In contrast, the Flexi-YOLO model proposed in this paper accurately detects all types of cracks and exhibits higher detection accuracy, more precise edge localization, lower miss rates, and superior computational efficiency. These advantages enable Flexi-YOLO to demonstrate greater adaptability and performance in detection tasks within complex environments. A visual analysis using Gradient-weighted Class Activation Mapping (Grad-CAM) [68] on the SPPF layer of YOLOv8n and the GAM attention mechanism layer of the Flexi-YOLO model enhances the model’s interpretability and effectiveness. Grad-CAM calculates gradients based on class confidence scores and generates corresponding weights. This approach allows for an intuitive understanding of the feature representation among different modules and network layers, particularly regarding the focus of features in the complex task of detecting road cracks in cluttered backgrounds when using Flexi-YOLO.

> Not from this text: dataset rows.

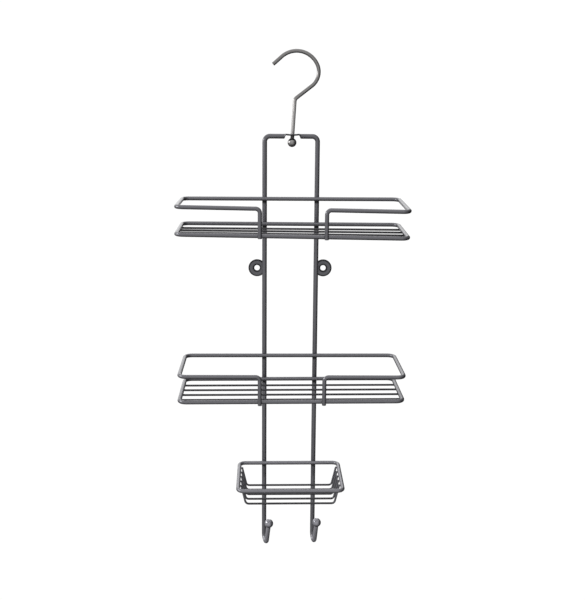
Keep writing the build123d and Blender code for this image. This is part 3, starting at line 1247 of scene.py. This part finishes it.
class CADDY_OT_welds(bpy.types.Operator):
    """Set a weld nugget wherever two wires cross"""

    bl_idname = "caddy.welds"
    bl_label = "Weld nuggets"

    def execute(self, context):
        size = sizes()
        lines = frame_lines()
        rim = rim_run("soap_dish_rim")
        ahead, up, across = Vector((0, 1, 0)), Vector((0, 0, 1)), Vector((1, 0, 0))
        spots = []
        front_of_frame = lines.y - lines.radius + size.weld_sink / 2
        shelves = [shelf(level) for level in LEVELS]
        for side, name in SIDES:
            x = side * lines.half
            runs = [lifted(run, run.rim, x, run.rear, run.z).z for run in shelves]
            runs += [lifted(run, run.rail, x, run.rear, run.rail_z).z for run in shelves]
            for z in runs + [rim.z]:
                spots.append((Vector((x, front_of_frame, z)), ahead, THICK_NUGGET))
            ring_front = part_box(f"{name}_mounting_ring")[0].y
            for z in (-RING_WELD, RING_WELD):
                spots.append((Vector((x, ring_front, z)), ahead, THICK_NUGGET))
        for level, run in zip(LEVELS, shelves):
            for side, _ in SIDES:
                x = size.post_shift + side * size.post_spacing / 2
                spot = lifted(run, run.rim, x, run.front, run.z) - ahead * run.radius
                spots.append((spot, ahead, THICK_NUGGET))
                for node in numbered(f"{level}_shelf_wire"):
                    y = middle(node)[2].y
                    spot = lifted(run, run.rim, side * run.half, y, run.z) - up * run.radius
                    spots.append((spot, up, THIN_NUGGET))
        for side, _ in SIDES:
            for node in numbered("soap_dish_wire"):
                spot = Vector((side * (rim.half - rim.radius), middle(node)[2].y, rim.z))
                spots.append((spot, across, THIN_NUGGET))
        mesh = bpy.data.meshes.new("weld_nuggets")
        mesh.from_pydata([spot for spot, _, _ in spots], [], [])
        for attribute, column in (("weld_normal", 1), ("weld_spread", 2)):
            values = [c for spot in spots for c in spot[column]]
            data = mesh.attributes.new(attribute, "FLOAT_VECTOR", "POINT").data
            data.foreach_set("vector", values)
        piece = new_object("weld_nuggets", mesh)
        run_tree(piece, nugget_tree, material=material(grey_basket_coat))
        place_piece(piece, RACK, [])
        return {"FINISHED"}


# ---------------------------------------------------------------- stage

WHITE = 1.03  # strength at which the floor and sky come out white
FLOOR_HALF = 30.0
KEY_OFFSET = Vector((-1.1, -0.12, 0.44))
KEY_EXTENT = 0.42
SENSOR_WIDTH = 36.0
SKY_LEFT, SKY_RIGHT, SKY_BELOW, SKY_ABOVE = 0.70, 0.02, 0.05, 1.15
SKY_BEHIND, SKY_FRONT = 1.5, 0.85


def stage_floor(z):
    """A wide pale floor that lights nothing itself."""
    half = FLOOR_HALF
    mesh = bpy.data.meshes.new("floor")
    square = [(-half, -half, z), (half, -half, z), (half, half, z), (-half, half, z)]
    mesh.from_pydata(square, [], [(0, 1, 2, 3)])
    pale = bpy.data.materials.new("pale floor")
    pale.use_nodes = True
    pale.node_tree.nodes.clear()
    net = Net(pale.node_tree)
    glow = net.add("ShaderNodeEmission", {}, {"Color": (1, 1, 1, 1), "Strength": WHITE})
    net.add("ShaderNodeOutputMaterial", {}, {"Surface": glow})
    mesh.materials.append(pale)
    floor = new_object("floor", mesh)
    floor.visible_diffuse = False
    floor.visible_glossy = False
    floor.visible_shadow = False


def stage_world():
    """Light from all round, bright above and behind, dim to the right and below."""
    world = bpy.data.worlds.new("soft room")
    bpy.context.scene.world = world
    world.use_nodes = True
    world.node_tree.nodes.clear()
    net = Net(world.node_tree)
    direction = net.add("ShaderNodeTexCoord").out("Generated")
    axes = net.add("ShaderNodeSeparateXYZ", {}, {0: direction})

    def both_ways(axis, minus, plus):
        """Light from the two ends of an axis, weighed by its squared direction."""
        low = axis.at_most(0.0)
        high = axis.at_least(0.0)
        return low * low * minus + high * high * plus

    behind = axes.out("Y").at_least(0.0)
    behind = behind * behind * SKY_BEHIND
    behind = behind * net.ramp(axes.out("Z"), -0.25, 0.05) * (1 - net.ramp(axes, 0.05, 0.40))
    front = axes.out("Y").at_most(0.0)
    room = both_ways(axes, SKY_LEFT, SKY_RIGHT) + both_ways(axes.out("Z"), SKY_BELOW, SKY_ABOVE)
    room = room + behind + front * front * SKY_FRONT
    seen = net.add("ShaderNodeLightPath").out("Is Camera Ray")
    strength = room * (1 - seen) + seen * WHITE
    sky = net.add("ShaderNodeBackground", {}, {"Color": (1, 1, 1, 1), "Strength": strength})
    net.add("ShaderNodeOutputWorld", {}, {"Surface": sky})


def stage_light(name, place, target, power, extent):
    """A square soft light aimed at a point."""
    lamp = bpy.data.lights.new(name, "AREA")
    lamp.energy = power
    lamp.size = extent
    holder = new_object(name, lamp)
    holder.location = place
    holder.rotation_euler = (target - place).to_track_quat("-Z", "Y").to_euler()


def stage_camera(settings):
    """A camera from its place, yaw, pitch and roll."""
    camera = bpy.data.cameras.new("camera")
    camera.lens = settings.lens
    camera.sensor_width = SENSOR_WIDTH
    yaw, pitch, roll = settings.camera_yaw, settings.camera_pitch, settings.camera_roll
    ahead = Vector((sin(yaw) * cos(pitch), cos(yaw) * cos(pitch), sin(pitch)))
    level = Vector((cos(yaw), -sin(yaw), 0))
    upright = level.cross(ahead)
    right = level * cos(roll) + upright * sin(roll)
    top = upright * cos(roll) - level * sin(roll)
    turned = Matrix((right, top, -ahead)).transposed().to_4x4()
    holder = new_object("camera", camera)
    holder.matrix_world = Matrix.Translation(settings.camera_place) @ turned
    bpy.context.scene.camera = holder


class CADDY_OT_stage(bpy.types.Operator):
    """Set up the floor, the light and the camera"""

    bl_idname = "caddy.stage"
    bl_label = "Stage"

    def execute(self, context):
        settings = context.scene.caddy_stage
        low, high = (Vector(corner) for corner in cad_box)
        centre = (low + high) / 2
        context.scene.view_settings.view_transform = "Standard"
        stage_floor(low.z - settings.floor_drop)
        stage_world()
        stage_light("key", centre + KEY_OFFSET, centre, settings.key_power, KEY_EXTENT)
        stage_camera(settings)
        return {"FINISHED"}


# ---------------------------------------------------------------- add-on

PIECES = (
    CADDY_OT_stage,
    CADDY_OT_main_frame,
    CADDY_OT_swivel_hook,
    CADDY_OT_lower_balls,
    CADDY_OT_mounting_rings,
    CADDY_OT_shelf_rims,
    CADDY_OT_shelf_rails,
    CADDY_OT_floor_wires,
    CADDY_OT_soap_dish,
    CADDY_OT_welds,
)


class CADDY_PT_panel(bpy.types.Panel):
    bl_label = "Shower caddy"
    bl_idname = "CADDY_PT_panel"
    bl_space_type = "VIEW_3D"
    bl_region_type = "UI"
    bl_category = "Caddy"

    def draw(self, context):
        column = self.layout.column()
        for piece in PIECES:
            column.operator(piece.bl_idname)
        for _, name in GROUPS:
            settings = getattr(context.scene, name)
            box = self.layout.box()
            for key in settings.__annotations__:
                box.prop(settings, key)


GROUPS = (
    (CaddySizes, "caddy_sizes"),
    (CaddyFinish, "caddy_finish"),
    (CaddyStage, "caddy_stage"),
)


def register():
    for group, name in GROUPS:
        bpy.utils.register_class(group)
        setattr(bpy.types.Scene, name, PointerProperty(type=group))
    for item in (*PIECES, CADDY_PT_panel):
        bpy.utils.register_class(item)


def unregister():
    for item in (CADDY_PT_panel, *PIECES[::-1]):
        bpy.utils.unregister_class(item)
    for group, name in GROUPS[::-1]:
        delattr(bpy.types.Scene, name)
        bpy.utils.unregister_class(group)


def main():
    register()
    for piece in PIECES:
        group, name = piece.bl_idname.split(".")
        getattr(getattr(bpy.ops, group), name)()


if __name__ == "__main__":
    main()
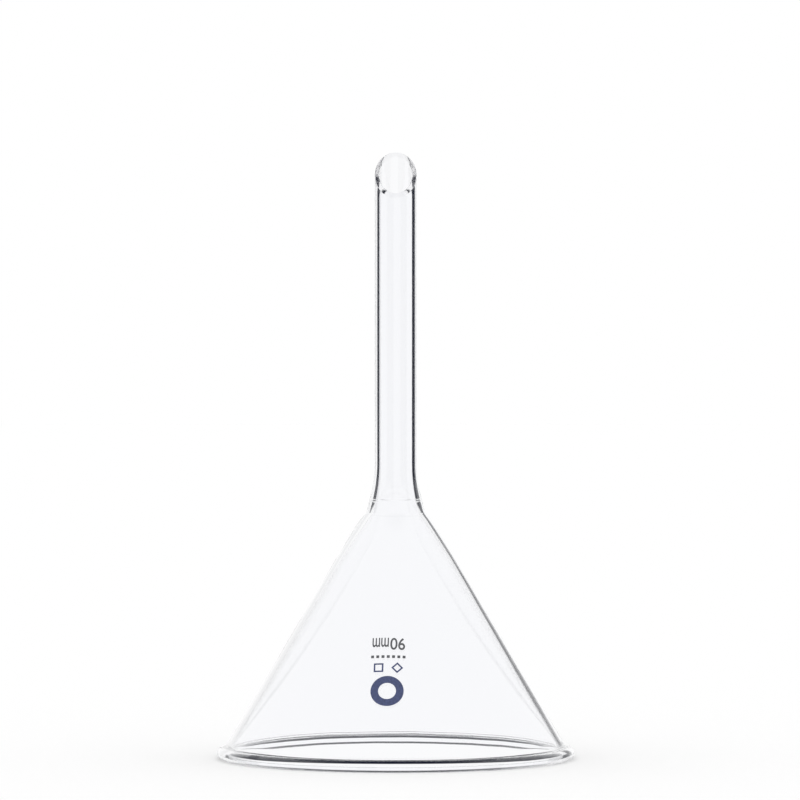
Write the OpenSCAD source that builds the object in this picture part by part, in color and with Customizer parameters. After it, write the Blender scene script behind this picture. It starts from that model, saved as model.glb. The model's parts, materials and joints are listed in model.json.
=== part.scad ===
// Conical glass filter funnel, standing on its rim with the stem up.
// One piece of borosilicate glass: a rolled bead round the mouth, a straight cone that turns in to a
// short neck, the flared root of the stem fused to that neck, and a straight stem ground off at an angle.
// The origin is the centre of the rim's flat, +Z runs up the stem, and the ground tip looks towards -Y.

/* [Mouth] */
// Diameter over the rim bead, the funnel's nominal size
mouth_od = 90; // [60:1:120]
// Diameter of the rolled bead
bead_d = 3; // [2.6:0.1:3.6]
// How far the bead stands out inside the cone
bead_inside = 0.5; // [0.2:0.1:0.6]
// Width of the flat that the hot rim was pressed down on
rim_flat = 0.8; // [0.4:0.1:1.2]
// Radius between the bead and the outside of the cone
bead_fillet = 1.5; // [1:0.25:4]
// Radius between the bead and the inside of the cone
inner_fillet = 0.75; // [0.5:0.25:3]

/* [Cone] */
// Angle between opposite sides of the cone
cone_angle = 61; // [54:1:66]
// Thickness of the cone's wall
cone_wall = 1.2; // [0.9:0.1:1.8]
// How much flatter than the cone the shoulder is where it meets the neck
shoulder_turn = 8; // [4:0.5:10]
// Radius of the shoulder's inside
shoulder_r = 95; // [60:5:120]

/* [Neck] */
// Thickness of the neck's wall
neck_wall = 1.6; // [1.2:0.1:2.2]
// Outside radius of the bend between shoulder and neck
neck_bend_r = 1.25; // [0.5:0.25:3]
// Slope of the neck just above that bend
neck_angle = 16; // [12:1:22]
// Radius of the curve from the neck up into the stem, measured inside
neck_curve_r = 45; // [35:1:60]
// Height of the fused seam above the bend
seam_up = 3; // [2:0.5:5]
// How far the seam's ring stands out from the wall on each side
seam_proud = 0.2; // [0.1:0.05:0.4]

/* [Stem] */
// Outside diameter of the stem
stem_od = 10.5; // [8:0.5:14]
// Thickness of the stem's wall
stem_wall = 1.1; // [0.8:0.1:1.6]
// Length of the stem from the fused seam to the far point of its tip
stem_length = 88; // [50:1:150]
// Angle of the ground tip, measured from square
tip_angle = 49; // [20:1:55]

/* [Hidden] */
$fn = 128;
arc_step = 4;
turn_step = 1.7;
cut_room = 1;

cone_slope = cone_angle / 2;
shoulder_slope = cone_slope + shoulder_turn;
bead_r = bead_d / 2;
stem_r = stem_od / 2;
bore_r = stem_r - stem_wall;

// The bead's flat lies on z = 0. The two faces of the cone pass the bead's middle at these distances,
// and each has a fillet that starts some way up the cone.
bead_at = [mouth_od / 2 - bead_r, sqrt(bead_r * bead_r - rim_flat * rim_flat / 4)];
face_in = bead_r - bead_inside;
face_out = cone_wall - face_in;
inner_up = fillet_up(face_in, inner_fillet);
outer_up = fillet_up(face_out, bead_fillet);
mouth_at = bead_at - face_in * across(cone_slope) + inner_up * along(cone_slope);

// The bends from cone to stem, each as [slope before, slope after, radius inside, wall before, wall after].
shoulder = [cone_slope, shoulder_slope, shoulder_r, cone_wall, neck_wall];
neck_bend = [shoulder_slope, neck_angle, neck_bend_r + neck_wall, neck_wall, neck_wall];
neck_curve = [neck_angle, 0, neck_curve_r, neck_wall, stem_wall];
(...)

The experimental results are shown in Fig 17. The SPPF layer of the backbone network of the baseline model aggregates multi-scale contextual features through spatial pyramid pooling, and its fixed receptive field restricts the adaptability to irregular crack patterns. In contrast, Flexi-YOLO focuses on feature details through its convolution operation with adaptive sampling points and the GAM attention mechanism, enabling the model to focus more on the target region.Specifically, when the original image presents cracks in streaks or grids, the baseline model can only focus on the central parts of the cracks and fails to address the edges. Additionally, when cracks bifurcate, the baseline model only recognizes parts of one crack while neglecting the other bifurcated portion. On the other hand, Flexi-YOLO benefits from its excellent adaptive sampling mechanism, which dynamically adjusts the positions of sampling points based on the shape of the cracks. In contrast, the GAM attention mechanism retains important features and suppresses ineffective ones. By visualizing the model’s heat maps, the experimental results further illustrate the reasons for and effectiveness of Flexi-YOLO in avoiding missed detections and false positives.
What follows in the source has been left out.